* **What you are asked to do**
The listing below should be copied in full, word for word.

* **Dataset section**
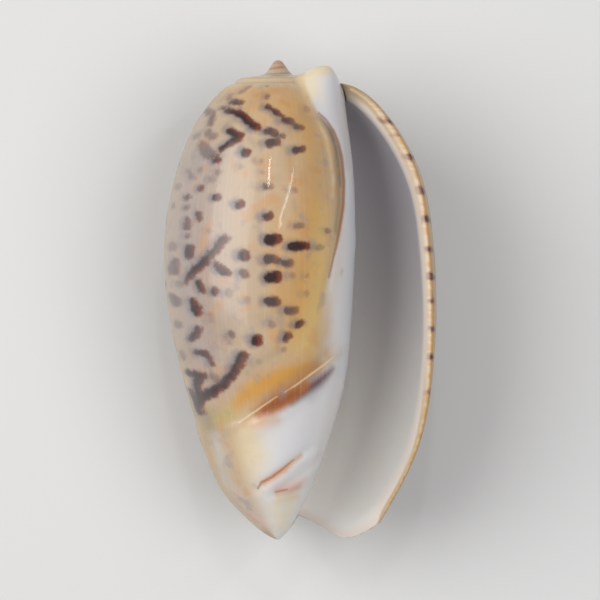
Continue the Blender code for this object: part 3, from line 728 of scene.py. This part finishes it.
def segments(turn, depth, radius, path_turn, path_depth, half_width):
    """For each segment of a line on the surface: how far each point lies from it, on its right
    more than 0 and on its left less, where along it that is from 0 to 1, and its half width
    there. Distances across are as seen from above or below, where the surface slopes away."""
    last = max(len(path_turn) - 1, 1)
    facing = radius * max(abs(math.sin(float(np.mean(path_turn)))), LEAST_FACING)
    for start in range(last):
        end = min(start + 1, len(path_turn) - 1)
        across, along = (turn - path_turn[start]) * facing, depth - path_depth[start]
        run = (path_turn[end] - path_turn[start]) * facing, path_depth[end] - path_depth[start]
        length = np.maximum(run[0] ** 2 + run[1] ** 2, 1e-9)
        share = np.clip((across * run[0] + along * run[1]) / length, 0.0, 1.0)
        width = half_width[start] + (half_width[end] - half_width[start]) * share
        side = np.where(across * run[1] < along * run[0], -1.0, 1.0)
        yield side * np.hypot(across - run[0] * share, along - run[1] * share), share, width


def stroke_distance(*where):
    """Distance from each point of the surface to a tapering line on it, less than 0 inside: the
    least over its segments of the distance less the half width."""
    nearest = np.full(where[0].shape, FAR)
    for away, _, width in segments(*where):
        nearest = np.minimum(nearest, np.abs(away) - width)
    return nearest


def fine_lines(turn, depth, radius, lines):
    """Distance to the nearest of some fine lines, signed by its side, and the line's half width
    there, which is below 0 past the line's ends and far from it."""
    nearest, width_there = np.full(turn.shape, FAR), np.full(turn.shape, -LINE_REACH)
    for _, path_turn, path_depth, half_width in lines:
        last = len(path_turn) - 2
        found = segments(turn, depth, radius, path_turn, path_depth, half_width)
        for number, (away, share, width) in enumerate(found):
            nearer = np.abs(away) < np.abs(nearest)
            past_end = ((number == 0) & (share <= 0.0)) | ((number == last) & (share >= 1.0))
            far = np.abs(away) > LINE_REACH
            nearest = np.where(nearer, away, nearest)
            width_there = np.where(nearer, np.where(past_end | far, -LINE_REACH, width), width_there)
    return nearest, width_there


def relief(turn, depth, radius):
    """Height of the fine ridges and creases: for each, a bell curve of the distance from it."""
    height = np.zeros(turn.shape)
    for lines, put in ((FRONT_RELIEF, on_front), (BACK_RELIEF, on_back)):
        for rise, breadth, path in lines:
            path = np.array(path, float)
            away = stroke_distance(turn, depth, radius, *put(path[:, :2]), np.zeros(len(path)))
            height += rise * np.exp(-((away / breadth) ** 2))
    return height


class Sheet:
    """A grid of points on the shell with what its colours are worked out from."""

    def __init__(self, place, turn, depth, from_edge, part):
        self.place = place
        rows_columns = place.shape[:2]
        self.turn = np.broadcast_to(turn, rows_columns)
        self.depth = np.broadcast_to(depth, rows_columns)
        self.from_edge = np.broadcast_to(from_edge, rows_columns)
        self.part = part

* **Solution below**
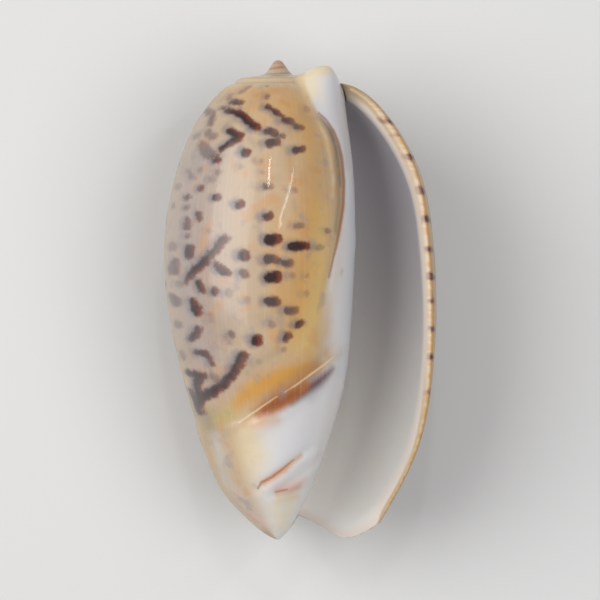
Continue the Blender code for this object: part 3, from line 728 of scene.py. This part finishes it.
def segments(turn, depth, radius, path_turn, path_depth, half_width):
    """For each segment of a line on the surface: how far each point lies from it, on its right
    more than 0 and on its left less, where along it that is from 0 to 1, and its half width
    there. Distances across are as seen from above or below, where the surface slopes away."""
    last = max(len(path_turn) - 1, 1)
    facing = radius * max(abs(math.sin(float(np.mean(path_turn)))), LEAST_FACING)
    for start in range(last):
        end = min(start + 1, len(path_turn) - 1)
        across, along = (turn - path_turn[start]) * facing, depth - path_depth[start]
        run = (path_turn[end] - path_turn[start]) * facing, path_depth[end] - path_depth[start]
        length = np.maximum(run[0] ** 2 + run[1] ** 2, 1e-9)
        share = np.clip((across * run[0] + along * run[1]) / length, 0.0, 1.0)
        width = half_width[start] + (half_width[end] - half_width[start]) * share
        side = np.where(across * run[1] < along * run[0], -1.0, 1.0)
        yield side * np.hypot(across - run[0] * share, along - run[1] * share), share, width


def stroke_distance(*where):
    """Distance from each point of the surface to a tapering line on it, less than 0 inside: the
    least over its segments of the distance less the half width."""
    nearest = np.full(where[0].shape, FAR)
    for away, _, width in segments(*where):
        nearest = np.minimum(nearest, np.abs(away) - width)
    return nearest


def fine_lines(turn, depth, radius, lines):
    """Distance to the nearest of some fine lines, signed by its side, and the line's half width
    there, which is below 0 past the line's ends and far from it."""
    nearest, width_there = np.full(turn.shape, FAR), np.full(turn.shape, -LINE_REACH)
    for _, path_turn, path_depth, half_width in lines:
        last = len(path_turn) - 2
        found = segments(turn, depth, radius, path_turn, path_depth, half_width)
        for number, (away, share, width) in enumerate(found):
            nearer = np.abs(away) < np.abs(nearest)
            past_end = ((number == 0) & (share <= 0.0)) | ((number == last) & (share >= 1.0))
            far = np.abs(away) > LINE_REACH
            nearest = np.where(nearer, away, nearest)
            width_there = np.where(nearer, np.where(past_end | far, -LINE_REACH, width), width_there)
    return nearest, width_there


def relief(turn, depth, radius):
    """Height of the fine ridges and creases: for each, a bell curve of the distance from it."""
    height = np.zeros(turn.shape)
    for lines, put in ((FRONT_RELIEF, on_front), (BACK_RELIEF, on_back)):
        for rise, breadth, path in lines:
            path = np.array(path, float)
            away = stroke_distance(turn, depth, radius, *put(path[:, :2]), np.zeros(len(path)))
            height += rise * np.exp(-((away / breadth) ** 2))
    return height


class Sheet:
    """A grid of points on the shell with what its colours are worked out from."""

    def __init__(self, place, turn, depth, from_edge, part):
        self.place = place
        rows_columns = place.shape[:2]
        self.turn = np.broadcast_to(turn, rows_columns)
        self.depth = np.broadcast_to(depth, rows_columns)
        self.from_edge = np.broadcast_to(from_edge, rows_columns)
        self.part = part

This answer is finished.